Because uncertainty creates pressure. And pressure exposes gaps:
• In thinking
• In discipline
• In decision-making
The businesses that navigate this well won’t be the ones who predicted the conflict correctly.
They’ll be the ones who:
• Stayed close to their numbers
• Made decisions early (even if imperfect)
• Communicated clearly with their teams
• Adjusted quickly as new information came in
And importantly — they won’t try to do everything.
They’ll focus on what matters most:
• Cash
• Customers
• Continuity
Because complexity is the enemy of execution in uncertain times.
So Where Does This Leave You?
If you’re running a business right now, you don’t need to become a geopolitical expert.
You don’t need to predict oil prices.
You don’t need to map global conflict scenarios.
But you do need to ask better questions.
• Where are we exposed — even indirectly?
• What happens if costs increase faster than we expect?
• Where does cash get tight first?
• What are we assuming that might no longer be true?
And then — you act.
Not perfectly.
But deliberately.
Because waiting for certainty is not a strategy.

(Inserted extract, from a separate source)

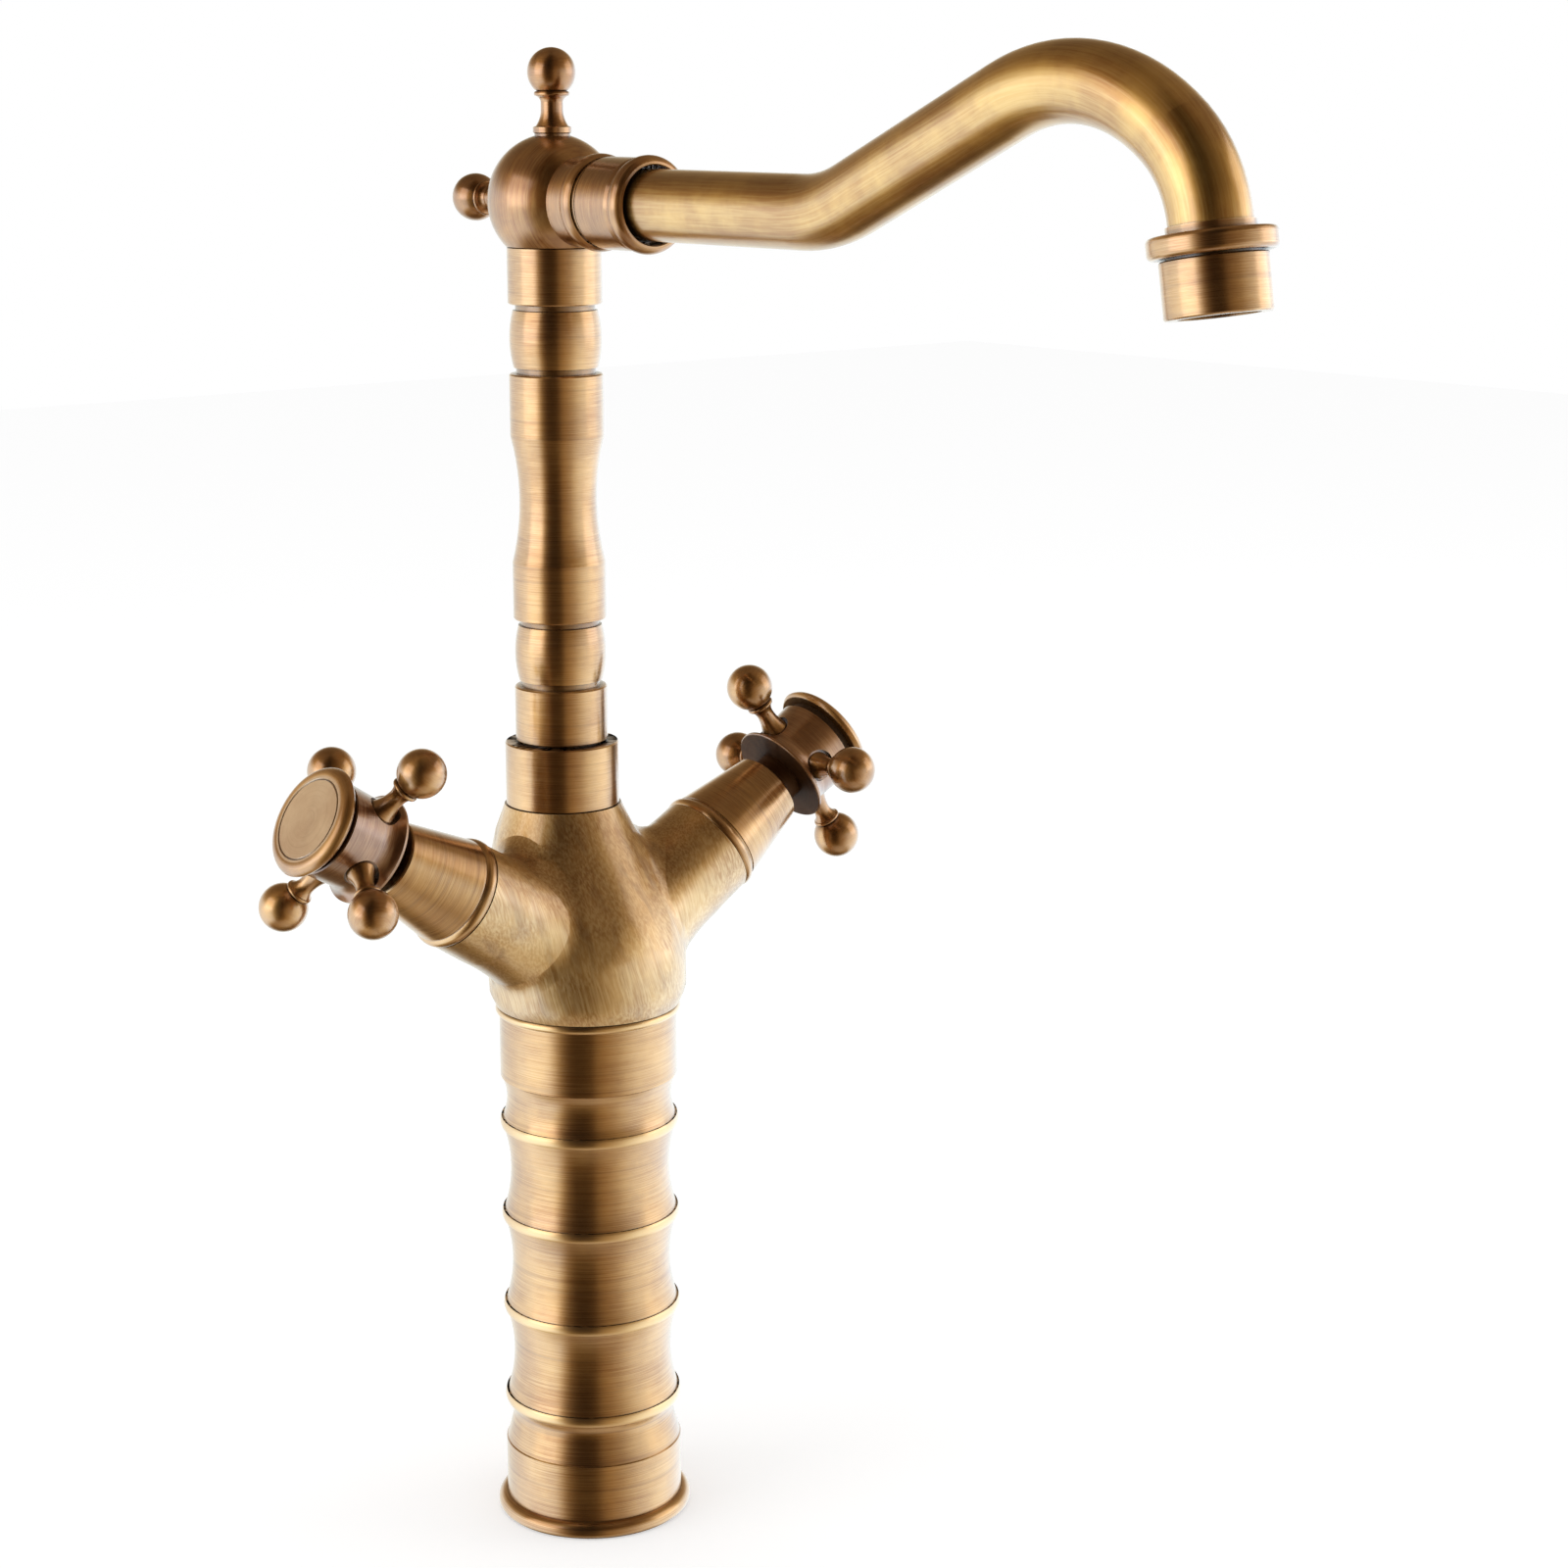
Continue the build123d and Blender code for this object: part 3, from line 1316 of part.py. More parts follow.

The Role of a Board (If You Have One)
Let’s address this directly.
A board can be incredibly valuable in times like this.
Or completely irrelevant.
It depends on how they show up.
If your board is:
• Focused on past performance
• Avoiding difficult conversations
• Passive in their engagement
They won’t help you here.
But if your board:
• Challenges assumptions
• Brings external perspective
• Asks forward-looking questions
• Pushes for clarity (not complexity)
Then they become a real asset.
Not because they have all the answers.
But because they help you think better under pressure.
You don’t need to panic.
But you do need to pay attention.
Markets are moving on risk — not just reality. And that can shift quickly, in both directions.
Energy will move.
Supply chains will shift.
Cash will tighten before it becomes obvious.
The businesses that get through this well won’t be the smartest.
They’ll be the most disciplined.
Watch your numbers.
Protect your cash.
Challenge your assumptions.
And if you have a board — make sure they’re not just there for governance.
Make sure they’re there to think with you when it matters.